Ms Zungu said the ill-named National Nuclear Energy Executive Co-ordination Committee (NNEECC), headed up by our very own Deputy President, would oversee the nuclear programme - at this stage, it is unclear whether they have to answer to Parliament on their decisions...It is thus what role division exists between NNNEECC and NECSA the SA Nuclear Energy Corporation), which just received a further R50 million in the budget vote to be in charge of developing viable nuclear fuel cycle operations for our beloved country.

UNDER-SERVICED COMMUNITIES

She also spoke about the Integrated National Electrification Programme (INEP) – the backbone for supplying under-serviced communities, rural areas, new formal / informal urban settlements with power. 

Eskom, working with municipalities (hampered by a lack of technical and managerial skills to handle this), had nevertheless completed 220 000 connections as at January 2012.  Eskom had 42 infrastructure projects funded, mainly in KwaZulu-Natal and the Eastern Cape, while the municipalities had 45 projects funded. 

Eskom had been allocated R1.8 billion while the municipalities received R1.1 billion for 2012/13 - according to their web page. Ms Zungu's total was a R3.2 billion allocation for the coming year - but I guess R300 million is not too large an accounting err?

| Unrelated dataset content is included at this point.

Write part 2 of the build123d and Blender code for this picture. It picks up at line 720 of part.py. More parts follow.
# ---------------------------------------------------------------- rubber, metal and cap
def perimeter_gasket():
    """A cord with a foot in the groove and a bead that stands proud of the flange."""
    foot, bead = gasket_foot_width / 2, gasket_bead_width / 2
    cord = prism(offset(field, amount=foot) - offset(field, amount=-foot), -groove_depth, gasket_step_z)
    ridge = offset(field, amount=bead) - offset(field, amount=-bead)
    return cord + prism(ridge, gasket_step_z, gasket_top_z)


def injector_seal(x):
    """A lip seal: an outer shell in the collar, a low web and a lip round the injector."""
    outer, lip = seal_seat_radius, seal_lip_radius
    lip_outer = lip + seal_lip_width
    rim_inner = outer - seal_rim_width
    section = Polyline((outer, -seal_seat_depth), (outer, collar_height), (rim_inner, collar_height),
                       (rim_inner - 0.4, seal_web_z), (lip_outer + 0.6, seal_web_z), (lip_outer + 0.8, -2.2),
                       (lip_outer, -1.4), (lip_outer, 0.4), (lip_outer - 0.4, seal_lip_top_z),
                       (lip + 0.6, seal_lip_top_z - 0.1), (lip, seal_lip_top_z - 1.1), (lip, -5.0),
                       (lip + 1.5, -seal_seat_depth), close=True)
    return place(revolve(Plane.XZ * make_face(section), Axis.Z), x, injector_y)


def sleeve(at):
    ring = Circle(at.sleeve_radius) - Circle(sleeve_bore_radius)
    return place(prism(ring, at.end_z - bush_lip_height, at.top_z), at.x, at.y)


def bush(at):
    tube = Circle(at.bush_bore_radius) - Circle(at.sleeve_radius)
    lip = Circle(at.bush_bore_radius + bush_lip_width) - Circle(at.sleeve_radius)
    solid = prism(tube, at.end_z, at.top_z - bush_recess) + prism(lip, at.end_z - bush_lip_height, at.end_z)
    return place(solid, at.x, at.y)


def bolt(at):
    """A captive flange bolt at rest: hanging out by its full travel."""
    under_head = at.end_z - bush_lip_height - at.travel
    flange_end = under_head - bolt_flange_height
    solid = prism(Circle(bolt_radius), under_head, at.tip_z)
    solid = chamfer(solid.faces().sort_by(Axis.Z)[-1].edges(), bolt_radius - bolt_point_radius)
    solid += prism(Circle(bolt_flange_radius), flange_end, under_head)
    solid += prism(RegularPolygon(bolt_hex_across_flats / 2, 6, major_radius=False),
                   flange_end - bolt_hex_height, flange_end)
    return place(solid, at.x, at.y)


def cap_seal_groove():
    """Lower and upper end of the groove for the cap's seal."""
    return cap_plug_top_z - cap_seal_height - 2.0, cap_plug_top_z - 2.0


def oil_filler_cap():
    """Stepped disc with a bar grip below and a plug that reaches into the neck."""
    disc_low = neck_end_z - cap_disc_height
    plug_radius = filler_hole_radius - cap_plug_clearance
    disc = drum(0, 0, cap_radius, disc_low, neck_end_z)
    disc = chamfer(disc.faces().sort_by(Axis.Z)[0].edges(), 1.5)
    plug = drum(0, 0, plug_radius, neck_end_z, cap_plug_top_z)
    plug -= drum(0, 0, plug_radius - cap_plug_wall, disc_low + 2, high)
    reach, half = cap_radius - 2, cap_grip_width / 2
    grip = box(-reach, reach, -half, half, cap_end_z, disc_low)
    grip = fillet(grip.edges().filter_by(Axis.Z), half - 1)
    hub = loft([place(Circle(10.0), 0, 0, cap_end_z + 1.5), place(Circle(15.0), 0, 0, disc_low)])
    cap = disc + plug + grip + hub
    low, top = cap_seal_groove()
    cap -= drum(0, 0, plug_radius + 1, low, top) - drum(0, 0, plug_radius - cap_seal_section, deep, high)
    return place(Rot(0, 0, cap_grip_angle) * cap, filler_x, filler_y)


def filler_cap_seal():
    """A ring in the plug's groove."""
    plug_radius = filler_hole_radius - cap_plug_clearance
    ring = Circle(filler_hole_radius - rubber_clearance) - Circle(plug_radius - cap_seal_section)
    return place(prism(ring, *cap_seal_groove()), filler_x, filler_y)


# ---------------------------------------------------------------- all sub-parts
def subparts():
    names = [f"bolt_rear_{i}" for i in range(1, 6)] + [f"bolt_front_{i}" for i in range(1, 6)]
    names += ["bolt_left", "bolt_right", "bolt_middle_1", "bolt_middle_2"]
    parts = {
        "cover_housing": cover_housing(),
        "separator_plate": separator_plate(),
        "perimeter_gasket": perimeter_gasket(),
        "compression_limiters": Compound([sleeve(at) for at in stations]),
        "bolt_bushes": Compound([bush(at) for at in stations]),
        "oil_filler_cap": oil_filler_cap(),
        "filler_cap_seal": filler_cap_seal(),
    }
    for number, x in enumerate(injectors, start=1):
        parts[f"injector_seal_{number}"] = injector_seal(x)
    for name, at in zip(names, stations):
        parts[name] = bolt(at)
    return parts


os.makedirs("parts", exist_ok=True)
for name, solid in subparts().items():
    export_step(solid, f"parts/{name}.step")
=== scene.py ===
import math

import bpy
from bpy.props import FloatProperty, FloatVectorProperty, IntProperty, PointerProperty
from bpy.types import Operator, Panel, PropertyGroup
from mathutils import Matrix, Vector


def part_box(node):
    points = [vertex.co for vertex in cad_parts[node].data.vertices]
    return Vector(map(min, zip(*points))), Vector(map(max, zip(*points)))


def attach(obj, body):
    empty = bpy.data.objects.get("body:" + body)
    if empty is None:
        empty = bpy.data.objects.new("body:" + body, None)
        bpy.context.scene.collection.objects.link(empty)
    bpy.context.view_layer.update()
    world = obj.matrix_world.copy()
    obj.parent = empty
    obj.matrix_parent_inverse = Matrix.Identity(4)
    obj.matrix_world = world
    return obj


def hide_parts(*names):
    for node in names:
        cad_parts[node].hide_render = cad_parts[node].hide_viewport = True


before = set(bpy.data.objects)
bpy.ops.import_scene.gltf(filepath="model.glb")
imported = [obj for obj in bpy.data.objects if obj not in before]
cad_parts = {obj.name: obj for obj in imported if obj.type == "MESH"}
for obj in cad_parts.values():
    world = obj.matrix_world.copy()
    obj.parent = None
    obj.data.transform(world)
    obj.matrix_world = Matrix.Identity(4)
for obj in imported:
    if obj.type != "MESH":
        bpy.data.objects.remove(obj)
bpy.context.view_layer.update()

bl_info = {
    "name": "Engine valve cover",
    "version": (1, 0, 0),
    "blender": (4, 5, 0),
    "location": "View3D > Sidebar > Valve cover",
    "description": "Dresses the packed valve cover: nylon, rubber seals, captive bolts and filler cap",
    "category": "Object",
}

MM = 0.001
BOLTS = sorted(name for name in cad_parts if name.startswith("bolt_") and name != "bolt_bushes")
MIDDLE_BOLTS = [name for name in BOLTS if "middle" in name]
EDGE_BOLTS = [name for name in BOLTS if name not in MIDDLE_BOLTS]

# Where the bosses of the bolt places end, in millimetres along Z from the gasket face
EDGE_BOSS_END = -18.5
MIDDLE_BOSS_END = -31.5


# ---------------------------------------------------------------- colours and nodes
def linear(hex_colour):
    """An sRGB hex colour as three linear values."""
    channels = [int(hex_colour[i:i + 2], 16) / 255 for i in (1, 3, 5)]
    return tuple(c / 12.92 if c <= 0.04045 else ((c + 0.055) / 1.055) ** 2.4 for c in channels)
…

The worst INEP electrification backlogs exist in KZN, the Eastern Cape and Limpopo - which is being addressed by the commissioning of an additional 450,000 home solar system installations by independent service providers (mainly geysers) - 250,000 have been installed to date and the 2014 target is 1 million geysers. 

They're running into the problem, though, of recipients believing that they are receiving inferior power solutions by their malevolent government. Government is also not happy with the fact that most of these low-pressure geysers have been imported, and they'd like to see local production, which Ms Zungu said would attract Government-funded subsidies.

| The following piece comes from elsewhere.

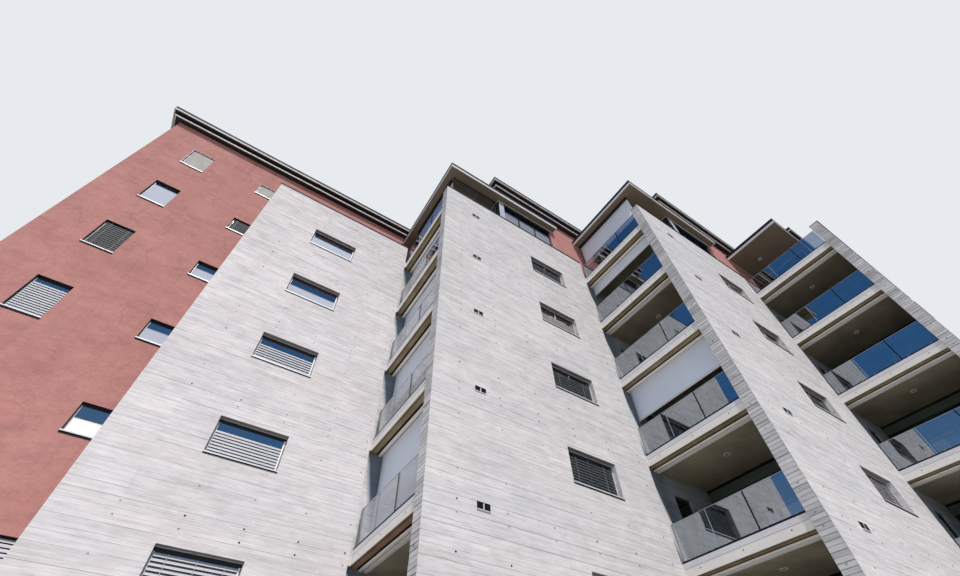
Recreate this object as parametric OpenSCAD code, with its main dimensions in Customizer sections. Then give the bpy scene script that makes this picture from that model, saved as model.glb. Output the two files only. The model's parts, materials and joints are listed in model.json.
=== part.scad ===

Further down the electrification road map, Ms Zungu reported on the recent National Electrification Indaba in Durban during March, held in line with the United Nations “Access to energy” campaign. Here, all stakeholders discussed the dilemma of having 90% of the country electrified (pun excused), as planned, by 2014. She did not mention any solutions... a 75% backlog exists in rural areas. 

There's also been an outcry from municipalities on the inequitable funding of electrification projects because Eskom got funding for the connections but municipalities did not. 

Compounding this, municipalities have to adhere to conflicting legislation. Funding is only effectively available from 1 July, meaning that they effectively have nine months to do the work unless they can get bridging finance, which in any case would put them in non-compliance with the applicable legislation. 

Obviously, the Municipal Finance Management Act 2003 procurement process needs serious review. Something Ms Zungu says is being addressed.

We have yet to ascertain the success of Project ADAM, a pilot with municipalities and Eskom  to ascertain the state of the electricity distribution industry in SA. Some systems are older than 40 years, and ADAM will prioritise which need changing and who is responsible.

She closed by saying that energy efficiency measurement was a top priority in 2012, to enable the DoE to better allocate needs and electricity supply blocks.